Are we organized around a mission or are we organized around an antiquated ministry model inherited from a previous generation?
Are we allocation resources as if Jesus is the hope of the world or are the squeaky wheels of church culture driving our budgeting decisions?
Are we ekklesia [Greek term translate church throughout the NT - assembly of people called out for a specific purpose] or have we settled for kirche [Germanic term meaning house of the lord]?

+ On fairness when you are in charge:
I've worked in churches that tried to be fair. Eventually fairness became an excuse for non-engagement. The quest for consistency became an excuse not to help.... The better approach is to do for one what you wish you could do for everyone, knowing that everyone is not going to be treated the same way.

+ On the tension of policies:
We are inconsistent and at times unfair. Not on purpose. We just find that clinging to grace and truth creates tension. Tension we believe that should not be resolved, but managed. Do we have guidelines for benevolence and things of that nature? Of course. But they are guidelines. Not hard and fast rules. We have virtually no policies and lots and lots of conversations.

+ On growing leaders:
We put people into leadership roles too early, on purpose. We operate under the assumption that adults learn on a need-to-know-basis. The sooner they discover what they don't know, the sooner they will be interested in learning what they need to know.

+ On doctrine versus ministry practices:
Our doctrinal statement is conservative. Our approach to ministry is not.

+ On church culture:
It's a shame that so many churches are married to a designed-by-Christians-for-Christians-only culture.

+ North Point's Five Faith Catalysts:
Practical Teaching
Private Disciplines
Personal Ministry
Providential Relationships
Pivotal Circumstances

+ On leadership development:
I've been asked that question long enough to know that most people who ask it are looking for a program, a curriculum, or a series of classes. We have rejected that approach to spiritual formation from the very beginning. We don't believe classes create mature believers. Classes create smart believers. That's different. We have a menu of class options for those who want further theological education. But as you know, theological education and spiritual maturity can be mutually exclusive. They don't have to be. But they can be. So we have never approached spiritual formation as a cognitive exercise.

+ On too much responsibility too fast:
Since personal ministry is an integral component to spiritual growth, we are committed to involving as many people as possible, as young as possible, as soon as possible. Sometimes too young and too soon! But we intentionally err on the side of too fast rather than too slow. We don't wait until people feel 'prepared' or 'fully equipped.'

+ On training people:
One reason we are able to get people involved quickly is our approach to leadership development. Our entire leadership development model revolves around apprenticing rather than traditional classroom training.

+ On environments:
As I am constantly reminding our leaders, the sermon begins in the parking lot. By the time I stand up to deliver what is traditionally the message, everybody in our audience has already received a dozen or more messages.

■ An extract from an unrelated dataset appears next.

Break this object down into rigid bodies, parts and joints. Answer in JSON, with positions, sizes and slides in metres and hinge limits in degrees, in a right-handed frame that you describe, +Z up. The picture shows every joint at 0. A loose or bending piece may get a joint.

+ On continuous improvement:
Time in erodes awareness of.

+ On presenters versus content creators versus group facilitators:
If your system depends on your staff and volunteers being proficient in two or three of these disciplines, you are always going to get mediocre results.... You need a system that allows engaging presenters to present, skilled content creators to create content and relationally savvy group leaders to facilitate groups.

+ On staffing:
Never assign a task that is gift-dependent to a staffing position.

+ On standards:
Our rule of thumb is that while it's acceptable to depart from the template on purpose, its' not okay to drift from the template by accident.

+ On preaching versus leading:
People ask me all the time how I handle the pressure of running a large, multi-faceted organization. I always chuckle. I would love to take a year and only run a large, multi-faceted organization. Compared to the pressure and stress of standing up thirty weekends a ear and facing a highly educated, successful group of congregants, some of who have been listening to me for seventeen years, the organization part of what I do is stress-free.

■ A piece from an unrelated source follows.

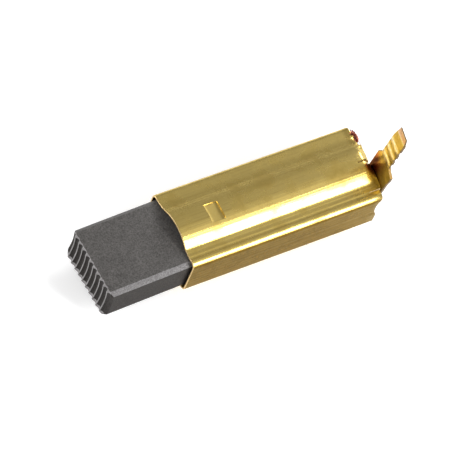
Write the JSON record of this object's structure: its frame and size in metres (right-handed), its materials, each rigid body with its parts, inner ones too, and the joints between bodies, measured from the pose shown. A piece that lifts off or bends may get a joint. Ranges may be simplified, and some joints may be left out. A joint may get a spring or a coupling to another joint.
{
  "type": "carbon brush",
  "caption": "Motor carbon brush: grooved carbon block that slides in a folded brass sleeve, pushed out by a coil spring, wired by a copper shunt, with a push-on tab terminal.",
  "frame": {"origin": "middle of the sleeve's mouth, on the sleeve's axis", "axes": "+X into the sleeve, from the mouth to the closed rear and the terminal; +Z out of the crowned wide side with the stamped mark; +Y across the sleeve"},
  "size_m": [0.0448, 0.012, 0.0202],
  "materials": {
    "carbon": "dry pressed carbon, fine grained",
    "brass": "bright rolled sheet",
    "terminal": "bright rolled sheet, slightly tarnished",
    "copper": "braided bare copper wire",
    "powder": "tamped copper powder",
    "spring_steel": "bare spring wire"
  },
  "bodies": {
    "holder": {"brass_sleeve": "brass", "terminal_blade": "terminal", "compression_spring": "spring_steel", "shunt_braid": "copper"},
    "brush": {"carbon_block": "carbon", "tamped_plug": "powder"}
  },
  "joints": [
    {"name": "brush_slide", "type": "slide", "parent": "holder", "child": "brush", "axis": [1, 0, 0], "range_m": [0, 0.0105], "stiffness_N_per_m": 100, "springref_m": -0.015, "deforming": ["compression_spring", "shunt_braid"]}
  ]
}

+ On generational models of church:
You don't have the luxury of babysitting the previous generation's approach to doing church. There's no time for that. Besides, you've only got one life to give to invest in this glorious cause.

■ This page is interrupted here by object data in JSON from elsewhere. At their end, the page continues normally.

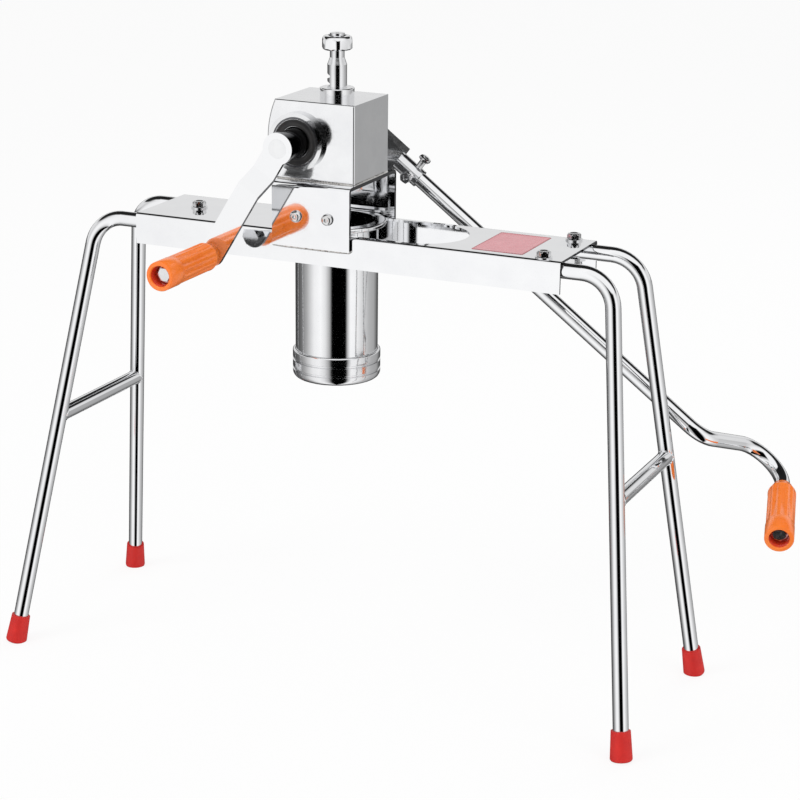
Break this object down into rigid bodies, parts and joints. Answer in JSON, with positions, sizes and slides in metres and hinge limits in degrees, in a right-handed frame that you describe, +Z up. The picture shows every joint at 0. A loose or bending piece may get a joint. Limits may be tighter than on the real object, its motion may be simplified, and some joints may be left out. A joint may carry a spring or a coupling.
{
  "type": "pasta extruder",
  "caption": "Hand cranked bench press that pushes pasta dough down through a die, on a folded steel beam with tube legs and rubber feet.",
  "frame": {"origin": "middle of the whole press in plan, at table height, with the cranks at rest", "axes": "X along the beam with the long crank's rod to +X, Y to the back, Z up; the front crank's grip points to -Y"},
  "size_m": [0.666, 0.3022, 0.5415],
  "materials": {
    "polished_steel": "mirror polished stainless steel",
    "brushed_steel": "satin stainless steel",
    "plated_fasteners": "bright plated",
    "bearing_metal": "turned, satin",
    "die_metal": "turned",
    "red_rubber": "smooth, semi-gloss",
    "orange_plastic": "moulded, semi-gloss",
    "piston_plastic": "food-safe, turned",
    "seal_rubber": "soft, matt"
  },
  "bodies": {
    "frame": {"beam_channel": "polished_steel", "leg_front_left": "polished_steel", "leg_back_left": "polished_steel", "leg_front_right": "polished_steel", "leg_back_right": "polished_steel", "foot_cap_front_left": "red_rubber", "foot_cap_back_left": "red_rubber", "foot_cap_front_right": "red_rubber", "foot_cap_back_right": "red_rubber", "cross_brace_left": "polished_steel", "cross_brace_right": "polished_steel", "beam_bolts": "plated_fasteners", "beam_washers": "plated_fasteners", "beam_nuts": "plated_fasteners", "leg_clamp_bar": "brushed_steel", "yoke_bracket": "polished_steel", "yoke_bolts": "plated_fasteners", "yoke_nuts": "plated_fasteners", "barrel_keeper_front": "brushed_steel", "barrel_keeper_back": "brushed_steel", "gearbox_housing": "brushed_steel", "top_guide_bush": "bearing_metal", "front_bearing": "bearing_metal", "rear_bearing": "bearing_metal", "barrel": "polished_steel"},
    "crank": {"crank_shaft": "brushed_steel", "pinion_gear": "brushed_steel", "front_crank_arm": "polished_steel", "front_grip_bolt": "plated_fasteners", "front_grip_nut": "plated_fasteners", "rear_crank_hub": "brushed_steel", "rod_socket": "brushed_steel", "rod_clamp_screws": "plated_fasteners"},
    "rack": {"rack_rod": "brushed_steel", "rack_top_nut": "plated_fasteners", "piston_disc": "piston_plastic", "piston_seal": "seal_rubber", "piston_screw": "plated_fasteners"},
    "die": {"die_plate": "die_metal"},
    "cap": {"barrel_cap": "polished_steel"},
    "front_handle": {"front_grip": "orange_plastic"},
    "rod": {"long_crank_rod": "polished_steel", "rear_grip_bolt": "plated_fasteners"},
    "rear_handle": {"rear_grip": "orange_plastic"}
  },
  "joints": [
    {"name": "crank_turn", "type": "hinge", "parent": "frame", "child": "crank", "pos_m": [-0.07901, 0.01219, 0.4565], "axis": [0, -1, 0], "range_deg": [-9, 260]},
    {"name": "rack_travel", "type": "slide", "parent": "frame", "child": "rack", "axis": [0, 0, 1], "range_m": [-0.0022, 0.06353]},
    {"name": "front_grip_spin", "type": "hinge", "parent": "crank", "child": "front_handle", "pos_m": [-0.13387, -0.06881, 0.36697], "axis": [0, -1, 0], "continuous": true},
    {"name": "rod_swivel", "type": "hinge", "parent": "crank", "child": "rod", "pos_m": [-0.0373, 0.08679, 0.42545], "axis": [0.8022, 0, -0.5971], "range_deg": [0, 180]},
    {"name": "rear_grip_spin", "type": "hinge", "parent": "rod", "child": "rear_handle", "pos_m": [0.30123, 0.12039, 0.17349], "axis": [0.2479, -0.9511, -0.1845], "continuous": true},
    {"name": "die_drop", "type": "slide", "parent": "frame", "child": "die", "axis": [0, 0, -1], "range_m": [0, 0.015]},
    {"name": "cap_unscrew", "type": "hinge", "parent": "die", "child": "cap", "pos_m": [-0.05951, 0.01219, 0.2535], "axis": [0, 0, -1], "range_deg": [0, 1800]}
  ],
  "couplings": [
    {"joint": "rack_travel", "follows": "crank_turn", "m_per_rad": 0.014},
    {"joint": "cap_unscrew", "follows": "die_drop", "rad_per_m": 2094.4}
  ]
}
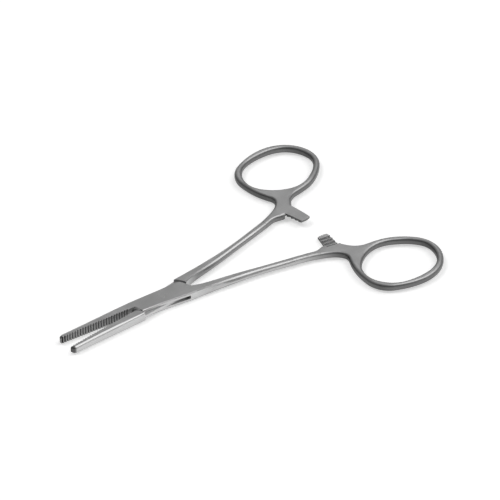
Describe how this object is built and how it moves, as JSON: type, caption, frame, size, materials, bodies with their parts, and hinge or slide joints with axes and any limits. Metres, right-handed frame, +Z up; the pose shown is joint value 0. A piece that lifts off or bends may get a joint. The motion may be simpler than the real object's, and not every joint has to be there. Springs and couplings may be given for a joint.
{
  "type": "hemostatic forceps",
  "caption": "Slim stainless ring-handled artery forceps with straight grooved jaws, a box joint and a ratchet between the shanks.",
  "frame": {"origin": "on the hinge axis of the box joint, on the flat underside that the forceps lie on", "axes": "+X along the forceps from the jaws to the finger rings, +Y towards the male half's ring, +Z up along the hinge axis, out of the upper cheek"},
  "size_m": [0.1233, 0.0868, 0.0032],
  "materials": {
    "steel_female": "satin",
    "steel_male": "satin",
    "steel_rivet": "satin"
  },
  "bodies": {
    "female": {"female_half": "steel_female", "rivet": "steel_rivet"},
    "male": {"male_half": "steel_male"}
  },
  "joints": [
    {"name": "box_joint", "type": "hinge", "parent": "female", "child": "male", "pos_m": [0, 0, 0.0016], "axis": [0, 0, 1], "range_deg": [-8, 46]}
  ]
}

+ On speaking to visitors:
When people are convinced you want something FOR them rather than something FROM them, they are less likely to be offended when you challenge them... When you get to those unusual verses and narratives, acknowledge them as just that: unusual. Hard to believe. As a general rule, say what you suspect unbelievers are thinking.

+ On change:
The catalyst for introducing and facilitating change in the local church is a God-honoring, mouthwatering, unambiguously clear vision.

+ On execution:
Marry your mission. Date your model. Fall in love with your vision. Stay mildly infatuated with your approach.

+ On leaders:
Teaching leaders leadership will result in better leaders. Teaching leadership to pastors, preachers and teachers results in pastors, preachers and teachers who've taken a leadership course.